Saturday, May 30, 2009

veggie burgers

More than ever I'm working on using things up and cooking more efficiently – minimal waste of food and ultimately effort. My mom's penchant for having the refrigerator fairly empty so that she can see everything, is finally rubbing off on me. It's a challenge to please my mother, my daughter, Steve, and myself. Rachel is a vegetarian. Mom and Steve and convicted carnivores. I'm somewhere between, preferring meat as a condiment rather than a main course.
I've pretty much mastered burritos. Now I'm working on veggie burgers. Steve and my mom prefer the real thing. I like the real thing only if it's barbecued. I've tried a few veggie burger recipes – like the lentil walnut burger from The Moosewood Cookbook. When they came out with The New Moosewood Cookbook, I noticed that the lentil burger recipe had changed! I liked the original but the new one is good too. Recently I wanted to incorporate tofu in a veggie burger so searched online for such a recipe and the mushroom tofu veggie burger from the Harvard School of Public Health recipe looked pretty good, so I used it with modifications. The nuts should be finely ground so that they hold together better.
Now that I have an idea now of the various possible ingredients, I figure I can improvise and throw various things together in a rough balance of ideas of taste and the right consistency (and what is on hand!). In my first attempt I started with some tofu, which I had previously shredded and marinated and sauteed. Added cooked lentils and bulghur, finely chopped walnuts, and a couple eggs. Threw in a little hot sacue and of course salt and pepper. At the end added a bit of cornmeal as it seemed a bit wet.
Forgot the mushrooms! Rachel just put them on top. Buen idee!
A few nights a week there's more greens to cook up, since the salads can't keep up with the quantity. Last night cooked up lambsquarters, swiss chard, and spinach: LSS. I try to label the greens accordingly when I put little containers in the freezer, so that I can remember whether they were DGM (dandelion garlic mustard) or BGM (bacon garlic mustard), for instance.

Saturday, May 23, 2009

compost

A beginning gardener is an impatient one. A mature gardener is a composter. The rich soil in the beds, built up over the years from compost, can be seen now where the dill is volunteering heavily. In the beds it grows dark green and tall, but between the beds where the soil is shallower and scraped away, the dill is lighter in color and shorter. It's harder to pull out of the ground in the paths too since it is so packed, not lofty as in the beds.

Friday, May 22, 2009

salad days

I must hard-boil some more eggs tonight for Steve's salads. This has been a great year for salads already. Spinach, swiss chard, and radicchio overwintered under the leaves. As the last summer's spinach is practically gone, now the spinach seeded in March is coming on strong with big fat dark geen leaves. One of the best spinach crops I've ever had.

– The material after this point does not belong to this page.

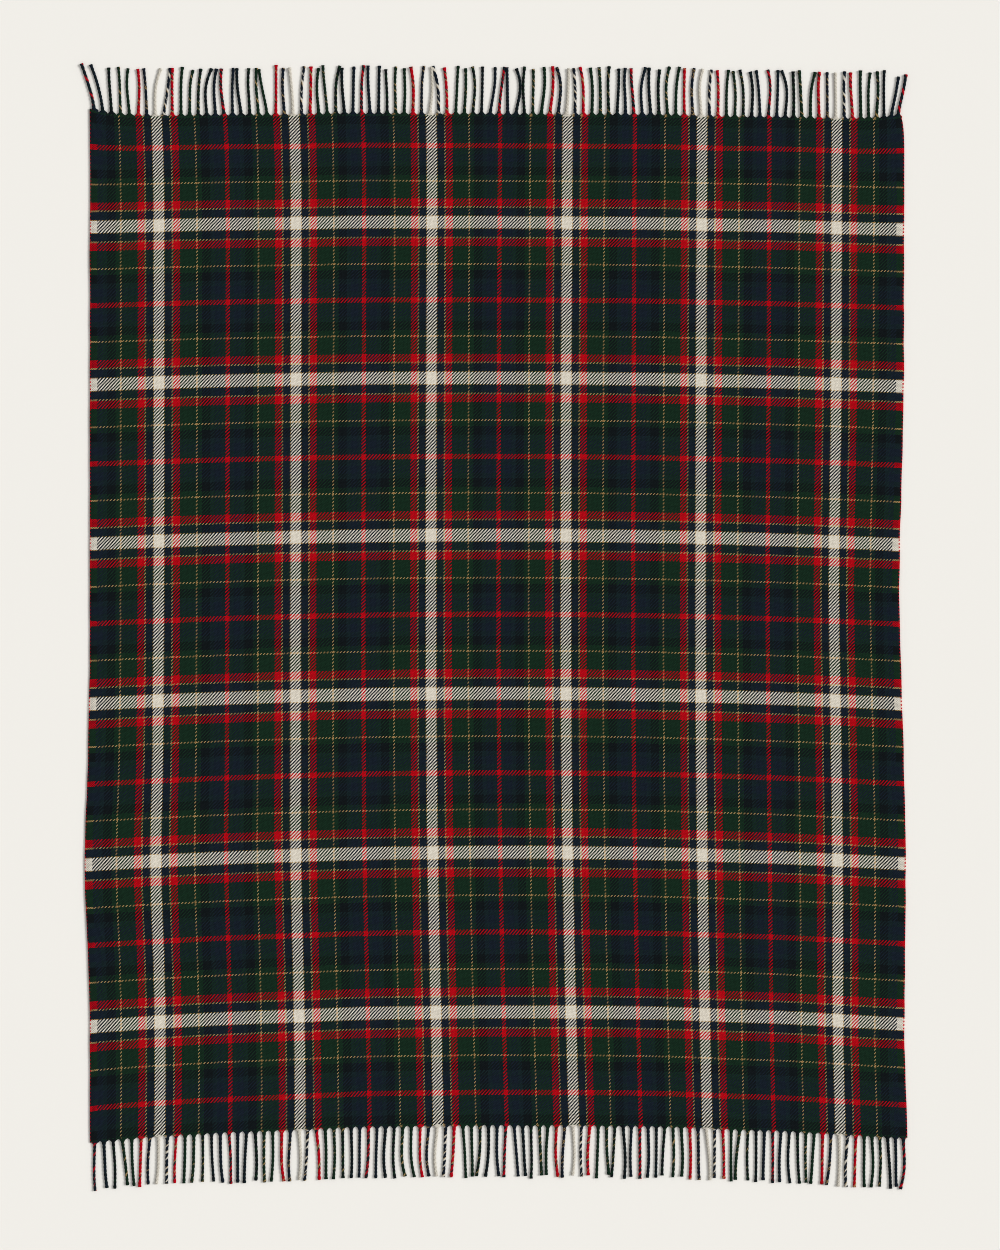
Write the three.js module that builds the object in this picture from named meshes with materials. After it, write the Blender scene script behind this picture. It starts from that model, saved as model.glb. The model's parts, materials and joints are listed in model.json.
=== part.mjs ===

Lately been eating a lot of violet leaves (I forgot to pick the flowers when they were good); there's some young lettuce thinnings to add to the mix. The lambsquarters are just starting to be big enough to bother picking and adding to the salads.

When I see garlic mustard in the yard, that goes into the mix too. I try to pull it out every year, but there's always some that still pops up here and there. I'm surprised not to have heard from Betsy Darlington this year about garlic mustard pulls in the woods.